Monday, February 21, 2011

"It was just a feeling."

There's nothing cute or nostalgic about nighttime dreams coinciding with revealing visions of what the future will be like if I simply stay the course.
I won't turn into my mom and I won't turn into my dad, but I'll make similar mistakes that, when I was 18, I confidently knew how to avoid.
I have this system of voting in which everything I do casts a vote for a particular category (smoking a cigarette simultaneously votes for freedom from society and slavery to a chemical or a large company), remember? But I'm throwing all of this out the window with a relationship based on compromise. Is it worth it? Well, according to one of the most polarized authors out there, "in any compromise between good and evil, only evil can benefit."
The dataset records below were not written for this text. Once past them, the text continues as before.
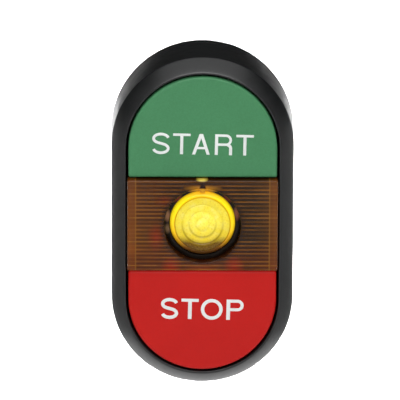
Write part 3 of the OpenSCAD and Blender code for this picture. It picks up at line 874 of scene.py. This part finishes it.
def softbox(name, location, target, width, height, watts, spread=180):
    """A rectangular light aimed at a target; spread is the angle that its light stays in."""
    light = bpy.data.lights.new(name, "AREA")
    light.shape = "RECTANGLE"
    light.size, light.size_y = width, height
    light.energy = watts
    light.spread = math.radians(spread)
    lamp = bpy.data.objects.new(name, light)
    bpy.context.scene.collection.objects.link(lamp)
    lamp.location = location
    lamp.rotation_euler = (Vector(target) - Vector(location)).to_track_quat("-Z", "Y").to_euler()


def make_camera():
    """The photograph's view: from slightly above, through a long lens."""
    azimuth, elevation = math.radians(-0.4), math.radians(15.8)
    distance = 0.83
    aim = PANEL @ Vector((-0.43, 4.2, FACE))
    back = Vector((math.sin(azimuth) * math.cos(elevation),
                   -math.cos(azimuth) * math.cos(elevation), math.sin(elevation)))
    camera = bpy.data.cameras.new("camera")
    camera.lens = 455
    camera.sensor_width = 36
    camera.dof.use_dof = False
    view = bpy.data.objects.new("camera", camera)
    bpy.context.scene.collection.objects.link(view)
    view.location = aim + back * distance
    roll = Quaternion((0, 0, 1), math.radians(0.22))
    view.rotation_euler = ((-back).to_track_quat("-Z", "Y") @ roll).to_euler()
    bpy.context.scene.camera = view


make_floor()
softbox("overhead", (0, -0.25, 0.9), (0, -0.1, 0), 1.4, 1.2, 7)
softbox("front_top", (0, -0.9, 0.62), (0, 0, 0), 0.9, 0.5, 8)
for place, width, depth, brightness, spread in FLOOR_LIGHTS:
    softbox("floor_light", (*place, FLOOR_LIGHT_Z), (*place, 0), width, depth,
            brightness * width * depth, spread=spread)
softbox("underneath", (0, 0.04, FLOOR_Z + 0.002), (0, 0.04, 0), 0.16, 0.12, 0.1)
softbox("left", (-0.7, -0.45, 0.35), (0, 0, 0), 0.4, 0.6, 0.3)
softbox("right", (0.7, -0.45, 0.35), (0, 0, 0), 0.4, 0.6, 0.3)
world = bpy.data.worlds.new("world")
world.use_nodes = True
world.node_tree.nodes["Background"].inputs["Color"].default_value = (0.03, 0.03, 0.03, 1)
bpy.context.scene.world = world
bpy.context.scene.view_settings.view_transform = "Standard"
make_camera()
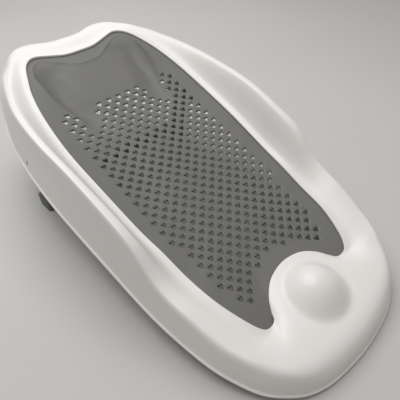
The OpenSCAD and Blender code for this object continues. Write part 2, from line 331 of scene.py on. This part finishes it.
white_plastic = node_material("white_plastic", 0.38, (0.80, 0.79, 0.765), (0.83, 0.82, 0.795), 9, 900,
                              0.12, coat=0.08)
grey_panel = node_material("grey_panel", 0.62, (0.145, 0.144, 0.138), (0.162, 0.161, 0.155), 14, 1400, 0.35)
frame_plastic = node_material("frame_plastic", 0.55, (0.30, 0.30, 0.295), (0.33, 0.33, 0.325), 20, 1200, 0.25)
stand_plastic = node_material("stand_plastic", 0.5, (0.16, 0.16, 0.155), (0.18, 0.18, 0.175), 20, 1200, 0.3)
dark_rubber = node_material("dark_rubber", 0.8, (0.15, 0.15, 0.145), (0.17, 0.17, 0.165), 30, 1800, 0.5)
steel = node_material("steel", 0.32, (0.56, 0.57, 0.58), (0.64, 0.65, 0.66), 60, 2500, 0.1, metallic=1.0)


# ---- Shell ----

def shell_mesh():
    loops = []
    for s, side in places():
        r = rib_at(s)
        ring = [on_rib(r, t, z, side) for t, z in rib_loop(r)]
        loops.append([(x, y, z + dome_rise(x, y)) for x, y, z in ring])
    m = len(loops[0])
    faces = []
    for i in range(AROUND):
        for j in range(m):
            k, n = (i + 1) % AROUND, (j + 1) % m
            faces.append((i * m + j, i * m + n, k * m + n, k * m + j))
    return placed([p for ring in loops for p in ring]), faces


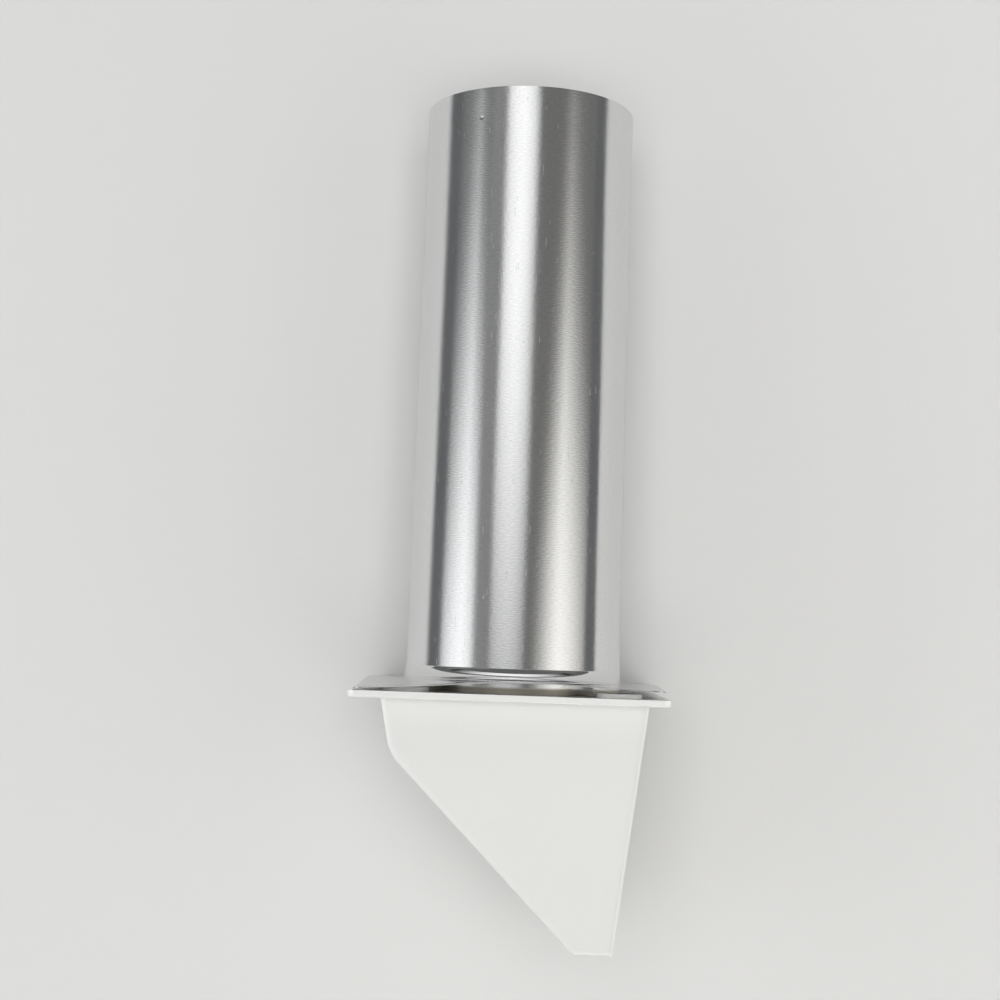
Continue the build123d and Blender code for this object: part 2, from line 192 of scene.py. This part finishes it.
def bumped(tree, shader, height, distance, strength=1.0, normal=None):
    made = node(tree, "ShaderNodeBump", Strength=strength, Distance=distance)
    tree.links.new(height, made.inputs["Height"])
    if normal is not None:
        tree.links.new(normal, made.inputs["Normal"])
    tree.links.new(made.outputs["Normal"], shader.inputs["Normal"])
    return made.outputs["Normal"]


def plastic(name, light, dark, rough, grain):
    """Moulded plastic: faint cloudy tone, fine texture and a slightly uneven gloss."""
    material, tree, shader = new_material(name, rough)
    place = node(tree, "ShaderNodeTexCoord").outputs["Object"]
    clouds = noise(tree, place, 14.0, 3.0)
    tone = mixed(tree, spread(tree, clouds, 0.0, 1.0), light, dark)
    tree.links.new(tone, shader.inputs["Base Color"])
    gloss = noise(tree, place, 60.0, 2.0)
    tree.links.new(spread(tree, gloss, rough - 0.02, rough + 0.02), shader.inputs["Roughness"])
    fine = noise(tree, place, grain, 2.0)
    bumped(tree, shader, fine, 0.00002, 0.5)
    return material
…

It feels right intellectually despising glowing rectangles because everything projected is, however subtly, someone's point of view. These points of view seem to boil down to absolutely nothing, leading an acute observer to a dead end. Once there, why go on? Maybe there's not always a quick path cut through differing agendas. Or maybe that's the point. Maybe there's no way out and the end result is time having been killed.
And work is no exception, which is my fault. I allow myself hours in front of this screen because smoking cigarettes throws my mind off kilter and I don't trust myself to retain the knowledge in a book. So I spend my time on things I don't care to retain, like baseball analysis and cheap news articles. And the same routine is practiced when I arrive at home, except in front of a much larger rectangle and with more structured non-sense, like sporting events and television shows and excerpts of movies that aren't worth watching all the way through. Or maybe I go out and actively kill brain cells as opposed to merely boring them to death.
But this is the way of life amongst myself and my friends and my family. There are occasional moments of joy derived from pleasures devoid of an anonymous third-party's voice or instruction, but the consistency is unreliable and, especially in February, it isn't difficult to go through a three-week span of mindlessness.